Well wasn’t this a nice way to end my Pyramid experience. Me, a friendly gunman, and 35 degrees of sunshine. I thought that as an Irishman I should at least make the most of one of those. So I rolled my sleeves up and lay back to enjoy the warm rays on my skin, much to the annoyance of my newly found acquaintance, who twitched his gun at every minute movement. Little did he know I just didn’t want my biceps browner than my triceps.
And so my taxi arrived, and I was escorted firmly into the back of it and deposited 4 miles later at the “ticket office” where under gunpoint, I was made to pay.
“Six hundred Egyptian Pounds please”
Or so I could imagine he said, given that he typed the same on the calculator. The price had clearly gone up a bit since Lonely Planet was last written, or my fines for trespassing were larger than I had thought they might be. I opened my wallet to reveal the barren extent of it. Not wanting to smile, but realising the hilarity of doing it, I passed him my debit card instead and looked hopeful.
He grabbed it from me, spent three minutes fingering it and looking over it, as if a new toy had just been given to him at Christmas (only I could imagine probably not at Christmas, given the country I was in).
He called his Police friend over but quite quickly shook their heads. No card payment here. But at least I had offered to pay, right?

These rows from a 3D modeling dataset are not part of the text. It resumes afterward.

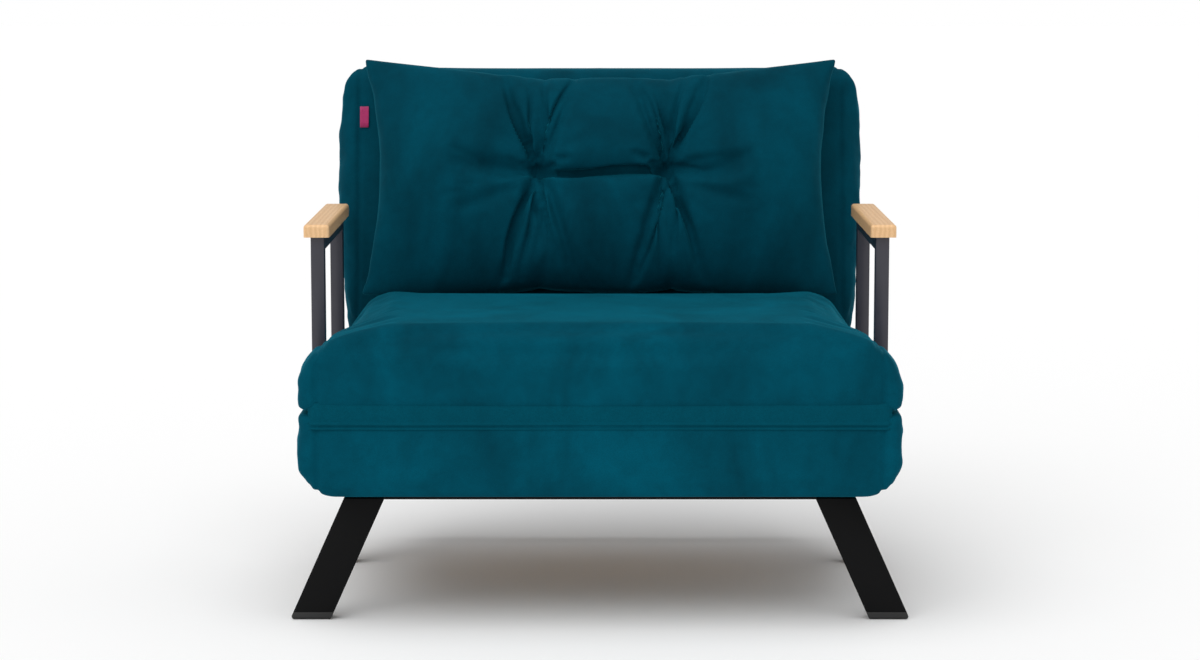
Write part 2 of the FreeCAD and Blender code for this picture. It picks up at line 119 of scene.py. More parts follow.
def build_pile_group():
    """Cut pile: brushed patches, a soft mottle and single tufts of pile."""
    tree, start, end = add_group(
        "velvet_pile",
        (("Vector", VECTOR, (0, 0, 0)), ("Colour", COLOR, (0, 0.1, 0.12, 1)),
         ("Brushed", FLOAT, 0.2), ("Mottle", FLOAT, 0.1), ("Tuft", FLOAT, 0.1)),
        (("Colour", COLOR), ("Roughness", FLOAT), ("Height", FLOAT)))
    stretch = add_node(tree, "ShaderNodeMapping", (-700, 300), Scale=(1.0, 1.0, 0.45))
    patches = add_node(tree, "ShaderNodeTexNoise", (-500, 300), Scale=7.0, Detail=3.0, Roughness=0.55,
                       Distortion=0.8)
    mottle = add_node(tree, "ShaderNodeTexNoise", (-500, 0), Scale=46.0, Detail=4.0, Roughness=0.6,
                      Distortion=0.4)
    tufts = add_node(tree, "ShaderNodeTexNoise", (-500, -300), Scale=1100.0, Detail=2.0, Roughness=0.6)
    tree.links.new(start.outputs["Vector"], stretch.inputs["Vector"])
    tree.links.new(stretch.outputs[0], patches.inputs["Vector"])
    tree.links.new(start.outputs["Vector"], mottle.inputs["Vector"])
    tree.links.new(start.outputs["Vector"], tufts.inputs["Vector"])
    colour = shade(tree, (-200, 300), start.outputs["Colour"], start.outputs["Brushed"], patches.outputs[0])
    colour = shade(tree, (100, 200), colour, start.outputs["Mottle"], mottle.outputs[0])
    colour = shade(tree, (400, 100), colour, start.outputs["Tuft"], tufts.outputs[0])
    rough = add_node(tree, "ShaderNodeMapRange", (400, -250))
    rough.inputs["To Min"].default_value = 0.72
    rough.inputs["To Max"].default_value = 0.95
    tree.links.new(patches.outputs[0], rough.inputs["Value"])
    height = add_node(tree, "ShaderNodeMath", (400, -450), {"operation": "MULTIPLY_ADD"})
    height.inputs[1].default_value = 0.35
    tree.links.new(mottle.outputs[0], height.inputs[0])
    tree.links.new(tufts.outputs[0], height.inputs[2])
    tree.links.new(colour, end.inputs["Colour"])
    tree.links.new(rough.outputs[0], end.inputs["Roughness"])
    tree.links.new(height.outputs[0], end.inputs["Height"])
    return tree


def build_grain_group():
    """Straight wood grain along the vector's Y: growth bands, pores and short flecks."""
    tree, start, end = add_group(
        "wood_grain",
        (("Vector", VECTOR, (0, 0, 0)), ("Early", COLOR, (0.75, 0.5, 0.28, 1)),
         ("Late", COLOR, (0.55, 0.33, 0.15, 1)), ("Bands", FLOAT, 60.0), ("Flecks", FLOAT, 0.3)),
        (("Colour", COLOR), ("Roughness", FLOAT), ("Height", FLOAT)))
    along = add_node(tree, "ShaderNodeMapping", (-750, 200), Scale=(1.0, 0.06, 1.0))
    wander = add_node(tree, "ShaderNodeTexNoise", (-560, 350), Scale=14.0, Detail=3.0, Roughness=0.5)
    bands = add_node(tree, "ShaderNodeTexWave", (-330, 300), {"wave_type": "BANDS", "bands_direction": "X"},
                     Distortion=3.0, Detail=3.0, Detail_Scale=1.4)
    pores = add_node(tree, "ShaderNodeTexNoise", (-560, 0), Scale=900.0, Detail=2.0, Roughness=0.6)
    fleck_map = add_node(tree, "ShaderNodeMapping", (-750, -250), Scale=(1.0, 0.18, 1.0))
    flecks = add_node(tree, "ShaderNodeTexVoronoi", (-560, -250), Scale=420.0)
    tree.links.new(start.outputs["Vector"], along.inputs["Vector"])
    tree.links.new(along.outputs[0], wander.inputs["Vector"])
    tree.links.new(along.outputs[0], bands.inputs["Vector"])
    tree.links.new(start.outputs["Bands"], bands.inputs["Scale"])
    tree.links.new(along.outputs[0], pores.inputs["Vector"])
    tree.links.new(start.outputs["Vector"], fleck_map.inputs["Vector"])
    tree.links.new(fleck_map.outputs[0], flecks.inputs["Vector"])
    blend = add_node(tree, "ShaderNodeMath", (-120, 250), {"operation": "MULTIPLY_ADD"})
    blend.inputs[1].default_value = 0.45
    tree.links.new(bands.outputs["Fac"], blend.inputs[0])
    half = add_node(tree, "ShaderNodeMath", (-330, 80), {"operation": "MULTIPLY"})
    half.inputs[1].default_value = 0.6
    tree.links.new(wander.outputs[0], half.inputs[0])
    tree.links.new(half.outputs[0], blend.inputs[2])
    mix = add_node(tree, "ShaderNodeMix", (80, 250), {"data_type": "RGBA"})
    tree.links.new(blend.outputs[0], mix.inputs["Factor"])
    tree.links.new(start.outputs["Early"], mix.inputs[6])
    tree.links.new(start.outputs["Late"], mix.inputs[7])
    colour = shade(tree, (330, 250), mix.outputs[2], start.outputs["Flecks"], pores.outputs[0])
    rough = add_node(tree, "ShaderNodeMapRange", (330, -120))
    rough.inputs["To Min"].default_value = 0.36
    rough.inputs["To Max"].default_value = 0.56
    tree.links.new(blend.outputs[0], rough.inputs["Value"])
    height = add_node(tree, "ShaderNodeMath", (330, -350), {"operation": "MULTIPLY_ADD"})
    height.inputs[1].default_value = 0.3
    tree.links.new(flecks.outputs["Distance"], height.inputs[0])
    tree.links.new(pores.outputs[0], height.inputs[2])
    tree.links.new(colour, end.inputs["Colour"])
    tree.links.new(rough.outputs[0], end.inputs["Roughness"])
    tree.links.new(height.outputs[0], end.inputs["Height"])
    return tree


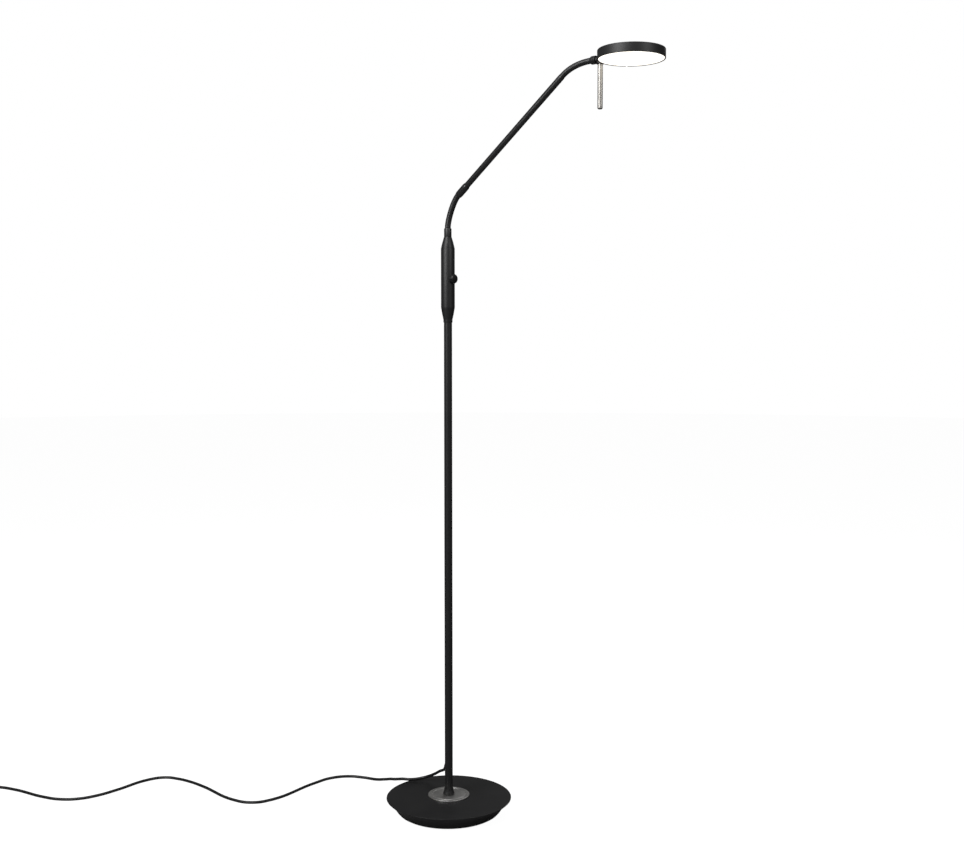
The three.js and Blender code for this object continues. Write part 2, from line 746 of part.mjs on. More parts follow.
// ---- Arm ----

function neckJoiner() {
  const neckBore = NECK_RADIUS + GAP;
  const tubeBore = TUBE_RADIUS + GAP;
  const outer = Math.max(neckBore, tubeBore) + JOINER_WALL;
  const profile = [
    [neckBore, 0],
    [outer - JOINER_CHAMFER.width, 0],
    [outer, JOINER_CHAMFER.length],
    [outer, JOINER_LENGTH - JOINER_CHAMFER.length],
    [outer - JOINER_CHAMFER.width, JOINER_LENGTH],
    [tubeBore, JOINER_LENGTH],
    [tubeBore, JOINER_HOLD + GAP / 2],
    [neckBore, JOINER_HOLD + GAP / 2],
  ];
  const sleeve = aimed(turnedRing(profile, 32), armDirection(ARM_SLOPE), armAxis(0));
  return piece("neck_joiner", sleeve, blackPaint());
}

function armTube() {
  const profile = [
    [TUBE_RADIUS - TUBE_WALL, TUBE_START],
    [TUBE_RADIUS, TUBE_START],
    [TUBE_RADIUS, TUBE_START + TUBE_LENGTH],
    [TUBE_RADIUS - TUBE_WALL, TUBE_START + TUBE_LENGTH],
  ];
  const tube = aimed(turnedRing(profile, 32), armDirection(ARM_SLOPE), armAxis(0));
  return piece("arm_tube", tube, blackPaint());
}

// ---- Head ----

/** A point of the head's mounting line, `along` level from the collar's start. */
function headLine(along, rise = 0) {
  return fromUpperNeck(UPPER_NECK_RUN + along, UPPER_NECK_RISE + rise);
}

function headCollar() {
  const neckBore = UPPER_NECK_RADIUS + GAP;
  const stubBore = KNUCKLE_STUB_RADIUS + RUNNING_GAP;
  const outer = Math.max(neckBore, stubBore) + COLLAR_WALL;
  const profile = [
    [neckBore, 0],
    [outer - 1, 0],
    [outer, 1.6],
    [outer, COLLAR_LENGTH - 0.5],
    [outer - 0.5, COLLAR_LENGTH],
    [stubBore, COLLAR_LENGTH],
    [stubBore, COLLAR_HOLD + GAP / 2],
    [neckBore, COLLAR_HOLD + GAP / 2],
  ];
  const ring = aimed(turnedRing(profile, 32), armDirection(0), headLine(0));
  return piece("head_collar", ring, blackPaint());
}

const HEAD_AXIS = HANDLE_REACH + HANDLE_STANDOFF + HEAD_RADIUS;

/** Moves a solid made about the head's axis, with z = 0 at the open rim, into place. */
function onHead(geometry) {
  const rim = headLine(HEAD_AXIS, -HEAD_DROP);
  return geometry.rotateZ(radians(ARM_AZIMUTH)).translate(rim.x, rim.y, rim.z);
}

function screwHole(from, to, radius) {
  return aimed(
    cylinder(radius, from, to, 20),
    armDirection(0),
    headLine(HEAD_AXIS - HEAD_RADIUS, 0),
  );
}

function headKnuckle() {
  const handleTop = headLine(HANDLE_REACH, -HEAD_DROP + GAP);
  const post = cylinder(KNUCKLE_RADIUS, GAP, HEAD_HEIGHT - 1.2, 32).translate(
    handleTop.x,
    handleTop.y,
    handleTop.z,
  );
  const stub = aimed(
    cylinder(KNUCKLE_STUB_RADIUS, COLLAR_HOLD + GAP, HANDLE_REACH, 24),
    armDirection(0),
    headLine(0),
  );
  const web = new THREE.BoxGeometry(2 * HANDLE_STANDOFF, 2 * KNUCKLE_RADIUS - 2, HEAD_HEIGHT - 4);
  const webPlace = headLine(HANDLE_REACH + HANDLE_STANDOFF, HEAD_HEIGHT / 2 - HEAD_DROP);
  web.rotateZ(radians(ARM_AZIMUTH)).translate(webPlace.x, webPlace.y, webPlace.z);
  const drum = onHead(cylinder(HEAD_RADIUS + GAP, -5, HEAD_HEIGHT + 5, 72));
  const hole = screwHole(-SCREW_LENGTH, 2, SCREW_RADIUS + GAP);
  const socket = cylinder(HANDLE_SPIGOT.radius + GAP, -1, HANDLE_SPIGOT.length + 2 * GAP, 20).translate(
    handleTop.x,
    handleTop.y,
    handleTop.z,
  );
  return piece("head_knuckle", cut(joined(post, stub, web), drum, hole, socket), blackPaint());
}

function headShell() {
  const top = HEAD_HEIGHT;
  const inner = HEAD_RADIUS - HEAD_WALL;
  const profile = [
    [0, top - HEAD_WALL],
    [inner, top - HEAD_WALL],
    [inner, 0],
    [HEAD_RADIUS - 0.3, 0],
    [HEAD_RADIUS, 0.4],
    [HEAD_RADIUS, top - HEAD_EDGE],
    [HEAD_RADIUS - HEAD_EDGE * 0.3, top - HEAD_EDGE * 0.3],
    [HEAD_RADIUS - HEAD_EDGE, top],
    [0, top],
  ];
  const shell = onHead(turned(profile, 72));
  const notch = new THREE.BoxGeometry(PRY_NOTCH.width, 2 * HEAD_WALL, 2 * PRY_NOTCH.depth);
  notch.translate(0, HEAD_RADIUS, 0);
  const rim = headLine(HEAD_AXIS, -HEAD_DROP);
  notch.translate(rim.x, rim.y, rim.z);
  const hole = screwHole(-2, HEAD_WALL + 2, SCREW_RADIUS + GAP);
  return piece("head_shell", cut(shell, notch, hole), blackPaint());
}

/** A plain disc inside the head, `from` above the open rim. */
function headDisc(name, radius, from, thickness, material) {
  const disc = onHead(cylinder(radius, from, from + thickness, 64));
  return piece(name, disc, material);
}

function headInside() {
  const bore = HEAD_RADIUS - HEAD_WALL - GAP;
  const guideRadius = bore - SCREW_HEAD_HEIGHT - GUIDE_MARGIN;
  const guide = GAP + DIFFUSER_THICKNESS + GAP;
  const reflector = guide + GUIDE_THICKNESS + GAP;
  const board = HEAD_HEIGHT - HEAD_WALL - GAP - LED_BOARD_THICKNESS;
  return [
    headDisc("head_diffuser", bore, GAP, DIFFUSER_THICKNESS, opalPlastic()),
    headDisc("light_guide", guideRadius, guide, GUIDE_THICKNESS, clearPlastic()),
    headDisc("back_reflector", guideRadius, reflector, REFLECTOR_THICKNESS, whiteSheet()),
    headDisc("led_board", bore - 1.5, board, LED_BOARD_THICKNESS, circuitBoard()),
  ];
}

function headScrew() {
  const inner = HEAD_WALL + GAP;
  const shaft = screwHole(-SCREW_LENGTH + GAP, inner + 1, SCREW_RADIUS);
  const head = screwHole(inner, inner + SCREW_HEAD_HEIGHT, SCREW_HEAD_RADIUS);
  return piece("head_screw", joined(shaft, head), zincSteel());
}

function handleRod() {
  const top = headLine(HANDLE_REACH, -HEAD_DROP + GAP);
  const { radius, length } = HANDLE_SPIGOT;
  const profile = [
    [0, -HANDLE_LENGTH],
    [HANDLE_RADIUS * 0.5, -HANDLE_LENGTH],
    [HANDLE_RADIUS * 0.86, -HANDLE_LENGTH + 0.8],
    [HANDLE_RADIUS, -HANDLE_LENGTH + 2.2],
    [HANDLE_RADIUS, 0],
    [radius, 0],
    [radius, length],
    [0, length],
  ];
  const rod = turned(profile, 32).translate(top.x, top.y, top.z);
  return piece("handle_rod", rod, satinNickel());
}

// ---- Mains lead and plug ----

function cordCurve(points) {
  return new THREE.CatmullRomCurve3(
    points.map(([x, y, z]) => new THREE.Vector3(x, y, z)),
    false,
    "centripetal",
  );
}

function cordLead() {
  const start = glandRoot().addScaledVector(glandDirection(), POLE_RADIUS + GLAND_LENGTH + GAP);
  const next = start.clone().addScaledVector(glandDirection(), 6);
  const route = [start.toArray(), next.toArray(), ...LEAD_ROUTE];
  const lead = swept(cordCurve(route), CORD_RADIUS, { sides: 8, steps: 80 });
  return piece("cord_lead", lead, pvcCord());
}

function cordCoil() {
  const inner = COIL_RADIUS - COIL_BAND / 2;
  const outer = COIL_RADIUS + COIL_BAND / 2;
  const bottom = CORD_FLOOR_Z - CORD_RADIUS;
  const corner = CORD_RADIUS * 0.8;
  const profile = [
    [inner + corner, bottom],
    [outer - corner, bottom],
    [outer, bottom + corner],
    [outer, COIL_BAND - corner],
    [outer - corner, COIL_BAND],
    [inner + corner, COIL_BAND],
    [inner, COIL_BAND - corner],
    [inner, bottom + corner],
  ];
  const coil = turnedRing(profile, 40).translate(COIL_CENTRE.x, COIL_CENTRE.y, 0);
  return piece("cord_coil", coil, pvcCord());
}

function cordTail() {
  const body = swept(cordCurve(TAIL_ROUTE), CORD_RADIUS, { sides: 8, steps: 6 });
  return piece("cord_tail", body, pvcCord());
}

/** The tie is a band round the wound turns, on the side away from the lead. */
function cordTie() {
  const wall = 1.1;
  const half = COIL_BAND / 2;
  const inner = new THREE.BoxGeometry(COIL_BAND + 2 * GAP, 6, COIL_BAND + 2 * GAP);
  const outer = new THREE.BoxGeometry(
    COIL_BAND + 2 * (GAP + wall),
    4,
    COIL_BAND + GAP + wall,
  ).translate(0, 0, (GAP + wall) / 2);
  const band = cut(outer.translate(0, 0, half), inner.translate(0, 0, half));
  band.rotateZ(-Math.PI / 2);
  band.translate(COIL_CENTRE.x, COIL_CENTRE.y - COIL_RADIUS, 0);
  return piece("cord_tie", band, blackPlastic());
}

function plugBody() {
  const { width, length, height } = PLUG_SIZE;
  const neck = CORD_RADIUS + 2.2;
  const outline = new THREE.Shape();
  outline.moveTo(-width / 2 + 3, -length / 2);
  outline.lineTo(width / 2 - 3, -length / 2);
  outline.lineTo(width / 2, -length / 2 + 4);
  outline.lineTo(width / 2 - 1, length * 0.12);
  outline.lineTo(neck + 2, length * 0.42);
  outline.lineTo(neck, length / 2);
  outline.lineTo(-neck, length / 2);
  outline.lineTo(-neck - 2, length * 0.42);
  outline.lineTo(-width / 2 + 1, length * 0.12);
  outline.lineTo(-width / 2, -length / 2 + 4);
  outline.closePath();
  const slab = new THREE.ExtrudeGeometry(outline, {
    depth: height - 3,
    bevelThickness: 1.5,
    bevelSize: 1,
    bevelOffset: -1,
    bevelSegments: 2,
    curveSegments: 2,
  }).translate(PLUG_CENTRE.x, PLUG_CENTRE.y, 1.5);
  const pins = [-1, 1].map((side) => pinSolid(side, PLUG_PIN.radius + GAP, PLUG_PIN.root));
  return piece("plug_body", cut(slab, ...pins), blackPlastic());
}

/** A round pin of the plug, `root` of it inside the body. */
function pinSolid(side, radius, root) {
  const face = PLUG_CENTRE.y - PLUG_SIZE.length / 2;
  return aimed(
    cylinder(radius, -root, PLUG_PIN.length, 20),
    new THREE.Vector3(0, -1, 0),
    new THREE.Vector3(PLUG_CENTRE.x + (side * PLUG_PIN.spacing) / 2, face, PLUG_SIZE.height / 2),
  );
}

function plugPins() {
  return [-1, 1].map((side, i) =>
    piece("plug_pin_" + (i + 1), pinSolid(side, PLUG_PIN.radius, PLUG_PIN.root - GAP), satinNickel()),
  );
}

// ---- The lamp ----

const lamp = new THREE.Group();
lamp.name = "pharmacy_floor_lamp";
lamp.add(baseCover(), baseWeight(), basePad(), baseRosette(), boltWasher(), baseBolt());
lamp.add(poleTube(), poleBushing(), footCollar(), cordGland());
lamp.add(dimmerHousing(), housingCap(), dimmerPot(), dimmerBoard(), dimmerKnob());
lamp.add(swivelStem(), swivelClip());
lamp.add(...lowerNeck(), neckJoiner(), armTube(), ...upperNeck());
lamp.add(headCollar(), headKnuckle(), headShell(), ...headInside(), headScrew(), handleRod());
lamp.add(cordLead(), cordCoil(), cordTail(), cordTie(), plugBody(), ...plugPins());

export default lamp;
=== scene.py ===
"""A pharmacy reading floor lamp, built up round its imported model.

Metres, +Z up, with the origin on the floor under the pole's axis. The arm leaves the pole in an
upright plane that turns with the swivel, and the lead leaves it at the back.
"""

import json
import logging
import math
from collections.abc import Callable, Iterable, Sequence
from dataclasses import dataclass, field
from enum import Enum

import bpy
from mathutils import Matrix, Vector
from mathutils.geometry import interpolate_bezier


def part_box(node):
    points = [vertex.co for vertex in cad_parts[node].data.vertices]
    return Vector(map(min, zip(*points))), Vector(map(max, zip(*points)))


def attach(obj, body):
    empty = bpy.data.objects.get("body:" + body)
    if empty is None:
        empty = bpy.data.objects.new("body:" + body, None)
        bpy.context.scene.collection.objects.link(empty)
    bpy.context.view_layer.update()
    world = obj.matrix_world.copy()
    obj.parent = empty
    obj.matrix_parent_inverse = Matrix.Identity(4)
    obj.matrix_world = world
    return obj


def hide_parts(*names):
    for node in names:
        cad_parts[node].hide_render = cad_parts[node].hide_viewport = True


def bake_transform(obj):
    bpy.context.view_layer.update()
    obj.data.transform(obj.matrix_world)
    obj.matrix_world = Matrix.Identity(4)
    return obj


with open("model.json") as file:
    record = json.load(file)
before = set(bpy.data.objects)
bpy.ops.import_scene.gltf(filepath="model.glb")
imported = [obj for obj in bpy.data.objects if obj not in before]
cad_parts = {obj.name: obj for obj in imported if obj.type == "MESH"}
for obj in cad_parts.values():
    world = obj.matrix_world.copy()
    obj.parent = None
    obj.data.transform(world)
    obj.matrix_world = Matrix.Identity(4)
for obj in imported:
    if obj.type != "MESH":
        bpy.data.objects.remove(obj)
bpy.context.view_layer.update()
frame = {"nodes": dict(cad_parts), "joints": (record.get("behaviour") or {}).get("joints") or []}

logging.basicConfig(level=logging.INFO, format="%(name)s: %(message)s")
log = logging.getLogger("floor_lamp")

Outline = list[tuple[float, float]]
Colour = tuple[float, float, float]
Piece = bpy.types.Object
Material = bpy.types.Material
Socket = bpy.types.NodeSocket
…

Seeing this as the most advantage I would ever have in this exchange with gun-wielding ticket-office Policemen, I asked him a polite question.
“Where is ATM?”
And again, after his blank stare:
He looked blankly at me. I gave the international sign language signal for an ATM (or at least, what I thought was a good shout at pretending to be an ATM, as a human) and pointed off the opposite direction to the pyramids, down the road.
“You need taxi? You not survive desert.”
I shook my head. Cautiously taking one step at a time away from the desk and past the Police officers, I nervously walked off into the desert, not intending to return.
The one who showed the most alarm for this whole ruse of finding an ATM was my “taxi driver” from the pyramid who clearly saw his return passenger walking off into the desert without paying a single iota, and correctly understood that he wouldn’t be getting any fare that day. But by the time he piped up, it was too late, an I was beyond the perimeter by which anyone would care and safely off into the wilderness.**
1 kilometre down the road I stopped to look back, to check I was not being followed. From here, I would hide and order my Uber (which, of course, does not need cash), and head off to the next adventure – The Tourist Pyramids of Giza – where thankfully no gunmen were to be seen.
**If it had been possible to give them the normal entry fee, or the taxi fare without having been given far greater fines and risked my safety, I would have done. This is not to encourage avoidance of fees or payments, which many local people will dearly need to survive.